Sédimentation du gradient
Prendre de la distance face au réchauffement climatique, c’est accepter d’en ressentir le vertige. Par la création d’images issues de la réaction de l’eau, du sel et de la chaleur, j’explore ce phénomène planétaire à travers un processus naturel qui se répète inlassablement et s’imprime chimiquement sur le papier.
Chaque feuille photosensible, déposée sur le sable, devient un enregistrement qui par l’eau salée capte le passage d’une vague. Ce geste fixe sur le papier l’imperceptible dérèglement du climat : fluctuations des températures, bactéries, dégradations de la matière. Il fait apparaître textures, aplats et couleurs teintées de ce désordre climatique.
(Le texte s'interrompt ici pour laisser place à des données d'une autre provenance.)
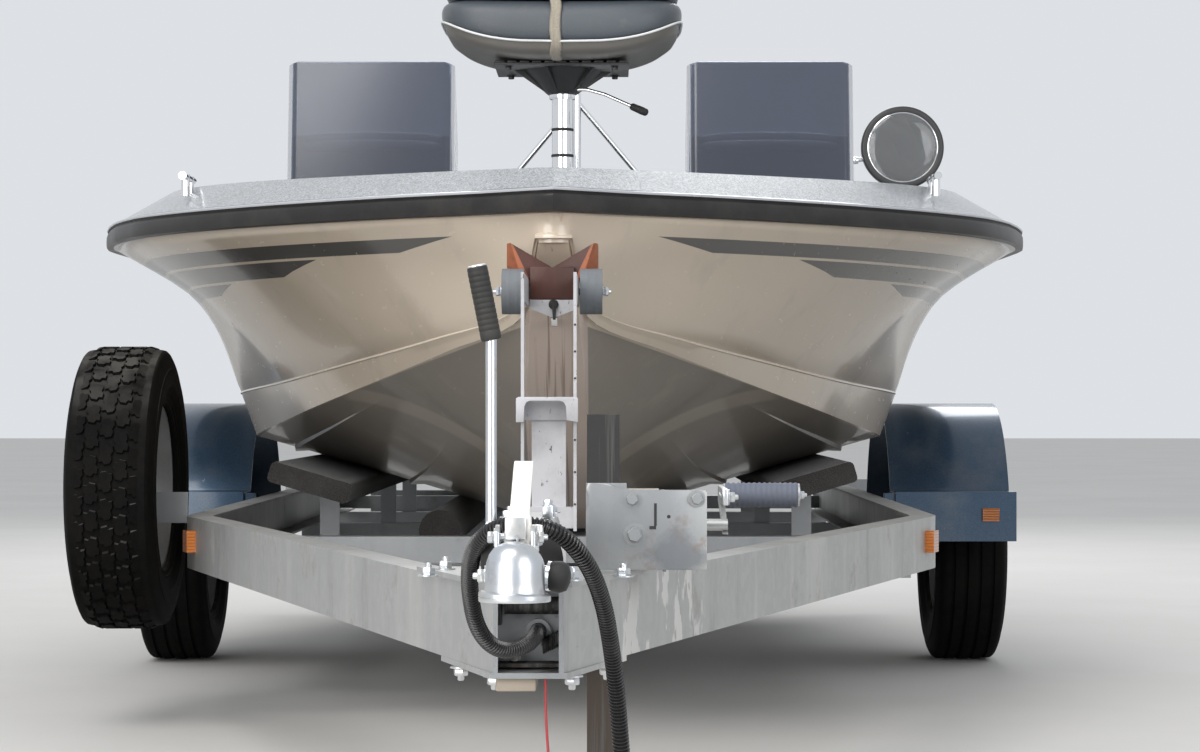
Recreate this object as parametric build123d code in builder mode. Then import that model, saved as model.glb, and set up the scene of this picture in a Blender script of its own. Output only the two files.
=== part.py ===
from build123d import *
from math import asin, atan2, cos, degrees, radians, sin, tan
import os

os.makedirs("parts", exist_ok=True)

# Fishing boat on its road trailer. Millimetres, floor at Z 0, bow towards -Y, port side +X.
# Stations along the boat are given as distances aft of the bow tip, those along the
# trailer as distances aft of the front of its nose.

# Driving sizes
hull_length = 4950
half_beam = 1162
bow_y = -1620
keel_z = 432
sheer_z = 1138
nose_y = -3390
axle_y = 1260
rail_half_width = 845
rail_top = 492
rail_height = 120
beam_half = 985
hub_offset = 165
wheel_x = beam_half + hub_offset
tyre_radius = 330
tyre_width = 205
seat_gap = 0.3
conduit_diameter = 24

transom_y = bow_y + hull_length


def boat_y(station):
    return bow_y + station


def trailer_y(station):
    return nose_y + station


def save(builder, name):
    """Label a finished piece and write it to its own file."""
    builder.part.label = name
    export_step(builder.part, f"parts/{name}.step")


# Plan of the rub rail's outer edge: two arcs round the bow, then a nearly straight side
max_beam_station = 1667
transom_half = 1120
rail_depth = 52
rub_thickness = 27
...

Assemblées, ces images composent une lecture à la fois distanciée et intime du dérèglement global. Les vagues y apparaissent comme témoins, tandis que chaque photogramme se fait métaphore de l’humain, acteur et responsable.
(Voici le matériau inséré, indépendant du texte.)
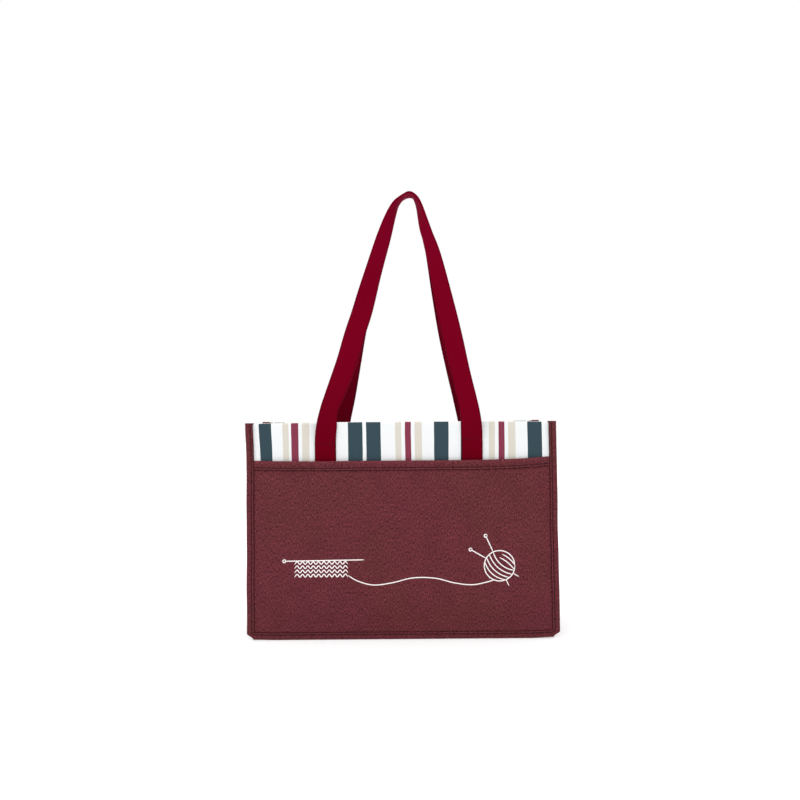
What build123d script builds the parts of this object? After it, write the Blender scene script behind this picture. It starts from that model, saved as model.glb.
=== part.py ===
from build123d import *

import os
from math import cos, radians, sin, sqrt

# A knitting bag: a stiffened tote with gusseted sides and base, a full-width slip pocket on each
# face and two webbing handles. Sizes are in millimetres.
#
# Frame: +X to the bag's right, +Y to its back, +Z up, origin on the floor under its centre.
# A level is a distance from the bag's middle plane towards one face, so front and back share it.
# The front and right-hand pieces are drawn, and their twins are mirror images.

# Driving dimensions
bag_width = 370.0  # over the side bindings
bag_height = 258.0  # floor to the top edge
seam_width = 9.5  # how far a bound seam stands out from the body
corner_cut = 7.0  # the cut across each bottom corner
tape = 0.8  # binding tape
felt = 1.2  # marled outer fabric of the pockets, gussets and base
canvas = 1.0  # striped outer panels
padding = 2.5  # stiffening in the front and back
side_padding = 2.0
board = 2.0
lining = 0.6
panel_level = 58.0  # outer face of the striped panels
facing_depth = 28.0  # how far the striped canvas turns down inside the mouth
pocket_height = 212.0  # top edge of the pockets
pocket_room = 5.6  # how far an empty pocket stands off its panel
pocket_slope = 7.5  # width of the slope up to the pocket's crown
pocket_tape_drop = 10.6  # depth of the tape along the pocket's mouth
webbing_width = 25.0
webbing = 2.0
webbing_gap = 0.3  # between the webbing and the panel behind it
bend_height = 240.0  # the cross stitching where a handle starts to swing
bend_gap = 0.4  # between the sewn end and the loop that swings
handle_end_height = 186.0  # lower end of the sewn webbing, inside the pocket
lean_start = 282.0  # height where the webbing starts to lean in over the mouth
apex_level = 13.2  # the handles lean in to this level at their tops
twist_start = 385.0  # height where the webbing starts to turn on edge
quarter_turn = 90.0
sections_per_leg = 16

# Worked out from the driving dimensions
loop_foot = bend_height + bend_gap  # where the free loops begin
half_width = bag_width / 2
body_half = half_width - seam_width  # outer face of the gussets
body_bottom = seam_width  # outer face of the base
cloth_half = half_width - tape  # edge of every layer inside a side binding
cloth_cut = corner_cut - tape * (2 - sqrt(2))  # leaves the tape its thickness along the cut
seam_front = panel_level + felt + tape
panel_back = panel_level - canvas
allowance_back = panel_back - felt  # inner face of the gusset's and base's seam allowances
seam_back = allowance_back - tape
inner_side = body_half - felt
lined_side = inner_side - side_padding
clear_side = lined_side - lining
padding_back = panel_back - padding
lining_back = padding_back - lining
board_bottom = body_bottom + felt
board_top = board_bottom + board
floor_top = board_top + lining
facing_bottom = bag_height - facing_depth
webbing_back = panel_level + webbing_gap
webbing_level = webbing_back + webbing / 2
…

Cette photographie est une réflexion critique sur notre relation au vivant et documente l’environnement.
Sédimentation du gradient
cyanotype / papier
950 x 650 mm


Matières
La matière est appréhendée comme mémoire vivante, dépositaire d’un temps, d’une transformation, portant en elle les empreintes de l’usure, de l’érosion, du complexe, pour rappeler à l’humain la même condition que la nature : évoluer, se transformer, disparaître. La matière rétablit un lien avec l’origine, insérant le corps ou la trace humaine dans les éléments naturels. Mon travail en matière consiste à en faire un vecteur de liaison, l’image se reliant à la nature, au corps humain s’achevant comme au devenir des lianes enchâssées dans la terre. Ainsi cette matière devient caractère, repère et langage nous invitant à retrouver une place dans le cycle du temps ou du vivant.
Techniques
Dans le cadre d’un courant plus vaste de l’art contemporain – où la matière photographique se pose en champ de documentation expérimental, les anciennes techniques (cyanotype, photogramme, film argentique) reviennent à la vie par leur association aux appareils numériques, leur hybridité mémoire/nouveauté jouant en faveur de l’ultime matérialité des supports réinvestis. En raison de cette tension, le rapport à l’image change, celle-ci échappant à l’angoisse de la simple reproduction par le détour de l’abstraction et des impressions sensorielles (la charge affective de la couleur, ici du bleu). Il faut montrer que la matière et le procédé ne sont pas neutres, qu’ils participent à créer l’univers environnemental, la densité visuelle et la charge symbolique de l’oeuvre. La recherche plastique devient un espace de nuances où la singularité du langage visuel adopté repose sur les choix matériels des supports ou des procédés.








Artefacts
Les artefacts ponctuent mes recherches techniques et matérielles. Issus du processus photographique ou de la transformation des matières, ils témoignent du temps et du processus créatif. Ce qui rappelle que l’image est le fruit d’un dialogue entre la perception, la technique et la matière; les marques deviennent langage. L’artefact ne décrit pas une imperfection, il fait trace, mémoire sensible inscrite dans l’œuvre. Dans ma posture, l’artefact est une médiation : elle relie l’expérimentation technique et l’exploration matérielle, dévoilant l’image non pas comme une surface lisse et neutre mais comme un espace de mémoire et de documentation.

Changements climatiques
Dans le cadre de mes activités de communication scientifique, j’ai personnellement constaté combien l’art contemporain répondait de manière complémentaire aux constats et modélisations pondérables du changement climatique : les graphiques et les modèles traduisent le réchauffement climatique mesurable, sans susciter pour autant une compréhension immédiate et sensible. L’abstraction que propose l’art par la manipulation des matières, des techniques et des artefacts, met le spectateur en situation d’expérimenter sa dimension visuelle et émotionnelle propre. Il n’est pas ici question de démontrer : la confrontation ne vise pas à faire des démonstrations mais à ressentir, elle va au vertige du climat qui se dérègle, du monde qui change et dans lequel nous sommes impliqués. L’abstrait et la matérialité des œuvres deviennent ainsi des médiateurs de conscientisation dans un travail de transformation des savoirs scientifiques en expériences partagées.